Бессонову удалось убедить командование немецких воздушных сил начать подготовку для выполнения его плана. В засекреченных лагерях в районе Бреслав ля было начато формирование бригады из трёх усиленных батальонов.
Добровольцев из военнопленных набирал частично сам Бессонов; ему помогали командиры из разгромленного в Прибалтике советского III танкового корпуса.
Как рассказывал сидевший вместе с нами в особом лагере начальник штаба Бессонова, бывший начальник штаба 8-й стрелковой дивизии полковник Виктор Викторович Бродников (а в его искренности трудно было усомниться, ибо он был весь пропитан традициями старой русской армии), ему вместе с заместителем Бессонова, погибшим к тому времени в Заксенхаузене полковником N., было поручено подготовить воззвания к заключённым на Воркуте.
Ставка Бессонова на заключённых в условиях войны не была фантастической, да и он сам при всём его честолюбии был далеко не фантазёр.

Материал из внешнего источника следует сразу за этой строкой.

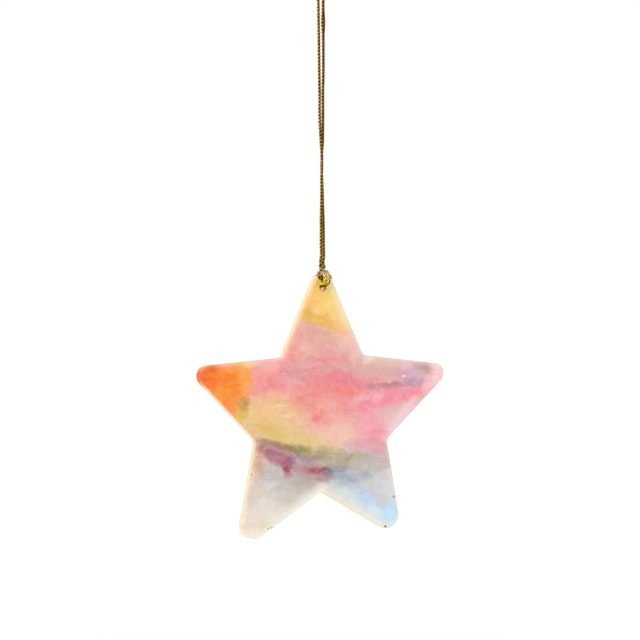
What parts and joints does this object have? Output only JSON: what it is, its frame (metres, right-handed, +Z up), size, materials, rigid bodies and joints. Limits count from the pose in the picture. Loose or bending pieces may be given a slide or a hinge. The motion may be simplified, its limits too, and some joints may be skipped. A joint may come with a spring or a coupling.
{
  "type": "hanging star ornament",
  "caption": "Flat star-shaped plate of dyed mother-of-pearl with rounded points, hung by a drilled point on a knotted loop of gold thread.",
  "frame": {"origin": "the hang point, inside the bend at the top of the thread loop", "axes": "+Z up along the hanging loop, +Y through the plate from its front face to its back, +X across the plate to the right seen from the front"},
  "size_m": [0.0771, 0.0079, 0.1662],
  "materials": {
    "nacre": "polished, slightly translucent, washed with dye on its faces",
    "thread": "twisted metallic gold"
  },
  "bodies": {
    "crown": {"loop_crown": "thread"},
    "upper_loop": {"loop_upper_left": "thread", "loop_upper_right": "thread"},
    "middle_loop": {"loop_middle_left": "thread", "loop_middle_right": "thread"},
    "lower_loop": {"loop_lower_left": "thread", "loop_lower_right": "thread", "knot_wraps": "thread", "hole_eye": "thread"},
    "star": {"star_plate": "nacre"}
  },
  "joints": [
    {"name": "loop_swing", "type": "hinge", "parent": "crown", "child": "upper_loop", "pos_m": [-0.0002, -0.00023, -0.016], "axis": [1, 0, 0], "range_deg": [-45, 45]},
    {"name": "loop_sway", "type": "hinge", "parent": "upper_loop", "child": "middle_loop", "pos_m": [-0.00012, -0.00046, -0.03], "axis": [0, 1, 0], "range_deg": [-25, 25]},
    {"name": "loop_twist", "type": "hinge", "parent": "middle_loop", "child": "lower_loop", "pos_m": [-0.00019, -0.00081, -0.054], "axis": [0, 0, 1], "range_deg": [-180, 180]},
    {"name": "star_rock", "type": "hinge", "parent": "lower_loop", "child": "star", "pos_m": [-0.0004, 0, -0.09574], "axis": [0, 1, 0], "range_deg": [-25, 25]}
  ]
}
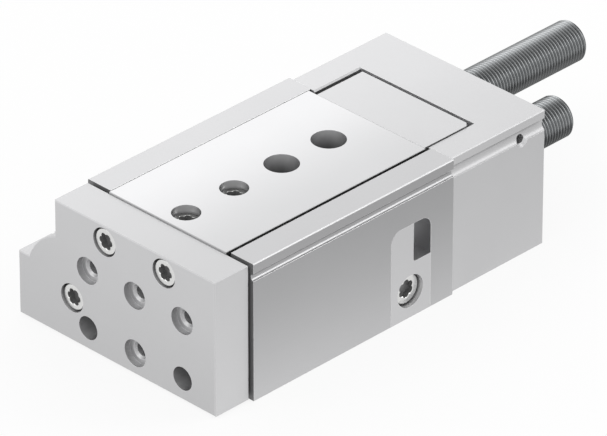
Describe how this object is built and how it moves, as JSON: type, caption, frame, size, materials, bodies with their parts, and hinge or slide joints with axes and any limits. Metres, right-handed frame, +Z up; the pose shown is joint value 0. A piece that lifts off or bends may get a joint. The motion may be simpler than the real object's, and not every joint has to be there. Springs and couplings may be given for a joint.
{
  "type": "pneumatic mini slide",
  "caption": "Compact air-driven slide: a ball-guided plate with a front yoke, a cylinder in the body's side and a shock absorber for each end of the stroke.",
  "frame": {"origin": "centre of the four tapped holes in the mounting face on the underside", "axes": "+X towards the ground side wall, +Y along the stroke towards the absorbers (the slide advances along -Y), +Z up from the mounting face"},
  "size_m": [0.0846, 0.1982, 0.0474],
  "materials": {
    "anodised_aluminium": "satin anodised",
    "turned_aluminium": "turned",
    "ground_steel": "ground",
    "polished_steel": "finely ground",
    "hard_chrome": "polished",
    "screw_steel": "nickel plated",
    "threaded_steel": "rolled thread",
    "bronze": "sintered",
    "seal_rubber": "moulded",
    "ferrite": "sintered",
    "cage_plastic": "moulded"
  },
  "bodies": {
    "housing": {"guide_body": "ground_steel", "cylinder_barrel": "anodised_aluminium", "barrel_screws": "screw_steel", "rear_block": "anodised_aluminium", "rear_block_screws": "screw_steel", "locating_dowels": "hard_chrome", "side_insert": "anodised_aluminium", "side_insert_screw": "screw_steel", "rod_gland": "turned_aluminium", "gland_retaining_ring": "screw_steel", "rod_bush": "bronze", "rod_seal": "seal_rubber", "static_seals": "seal_rubber", "end_cap": "turned_aluminium", "travel_stop": "ground_steel", "travel_stop_screw": "screw_steel", "retract_absorber": "threaded_steel", "retract_adjuster": "threaded_steel"},
    "slide": {"yoke_plate": "anodised_aluminium", "yoke_screws": "screw_steel", "rod_screw": "screw_steel", "piston_rod": "hard_chrome", "piston": "turned_aluminium", "piston_seals": "seal_rubber", "piston_bumpers": "seal_rubber", "piston_magnet": "ferrite", "slide_plate": "polished_steel", "slide_screws": "screw_steel", "cage_stop": "ground_steel", "stop_carrier": "anodised_aluminium", "carrier_screws": "screw_steel", "advance_absorber": "threaded_steel", "advance_adjuster": "threaded_steel"},
    "cages": {"ball_cages": "cage_plastic", "guide_balls": "hard_chrome"},
    "advance_plunger": {"advance_plunger": "hard_chrome"},
    "retract_plunger": {"retract_plunger": "hard_chrome"}
  },
  "joints": [
    {"name": "slide_travel", "type": "slide", "parent": "housing", "child": "slide", "axis": [0, -1, 0], "range_m": [0, 0.04]},
    {"name": "cage_travel", "type": "slide", "parent": "housing", "child": "cages", "axis": [0, -1, 0], "range_m": [0, 0.02]},
    {"name": "advance_cushion", "type": "slide", "parent": "slide", "child": "advance_plunger", "axis": [0, 1, 0], "range_m": [0, 0.008], "stiffness_N_per_m": 800},
    {"name": "retract_cushion", "type": "slide", "parent": "housing", "child": "retract_plunger", "axis": [0, 1, 0], "range_m": [0, 0.008], "stiffness_N_per_m": 800}
  ],
  "couplings": [
    {"joint": "cage_travel", "follows": "slide_travel", "ratio": 0.5}
  ]
}
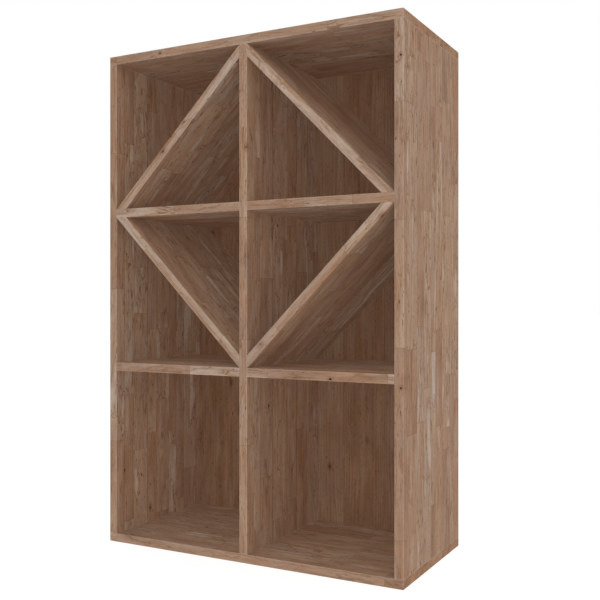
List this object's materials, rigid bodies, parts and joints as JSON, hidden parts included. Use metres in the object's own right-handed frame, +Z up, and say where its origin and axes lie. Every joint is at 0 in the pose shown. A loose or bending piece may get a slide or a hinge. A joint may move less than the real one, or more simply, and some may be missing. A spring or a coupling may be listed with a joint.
{
  "type": "wine rack",
  "caption": "Upright solid-wood wine rack: a diamond of diagonal boards around a centre divider over open square bins, with a back panel.",
  "frame": {"origin": "centre of the footprint, on the floor", "axes": "+Z up; the open front faces -Y and the back panel is at +Y; +X is to the right seen from the front"},
  "size_m": [0.68, 0.32, 1.05],
  "materials": {
    "oak_frame": "edge-glued solid oak staves, oiled, satin",
    "oak_shelf": "edge-glued solid oak staves, oiled, satin",
    "oak_diagonal": "edge-glued solid oak staves, oiled, satin",
    "oak_veneer_back": "straight-grained oak veneer board, oiled",
    "beech_dowel": "plain turned beech",
    "zinc_screw": "zinc-plated steel"
  },
  "bodies": {
    "root": {"top_panel": "oak_frame", "bottom_panel": "oak_frame", "left_side_panel": "oak_frame", "right_side_panel": "oak_frame", "centre_divider": "oak_frame", "upper_left_shelf": "oak_shelf", "upper_right_shelf": "oak_shelf", "lower_left_shelf": "oak_shelf", "lower_right_shelf": "oak_shelf", "upper_left_diagonal": "oak_diagonal", "upper_right_diagonal": "oak_diagonal", "lower_left_diagonal": "oak_diagonal", "lower_right_diagonal": "oak_diagonal", "back_panel": "oak_veneer_back", "top_panel_dowels": "beech_dowel", "bottom_panel_dowels": "beech_dowel", "left_side_dowels": "beech_dowel", "right_side_dowels": "beech_dowel", "divider_dowels": "beech_dowel", "upper_diagonal_dowels": "beech_dowel", "lower_diagonal_dowels": "beech_dowel", "diamond_point_dowels": "beech_dowel", "back_panel_screws": "zinc_screw"}
  },
  "joints": []
}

Находившийся в годы войны в заключении в Ветлаге Д.М. Панин в своих «Записках Сологдина» (Изд. «Посев», 1973) пишет:
«Много российских людей жили мечтой о войне, которая даст толчок к освобождению… Первое время заключённые лагерей жили той же мечтой: вступить в ещё не родившуюся тогда российскую освободительную армию и вместе с другими русскими людьми вести борьбу за спасение остальной страны» (с. 167).
В лагерях были не только миллионы таких мужественных людей, как Панин, – готовых взяться за оружие, но и хорошо подготовленные командиры, как, например, один из его друзей по лагерю бывший офицер Николаевский.
«Если бы при иной, новой тактике войны, – пишет ДМ. Панин, – за несколько суток в лагерные центры были бы сброшены десанты, Николаевский оказался бы сразу одним из неповторимых полководцев, за ним пошли бы когорты заключённых, и он был бы на своём месте» (с. 289).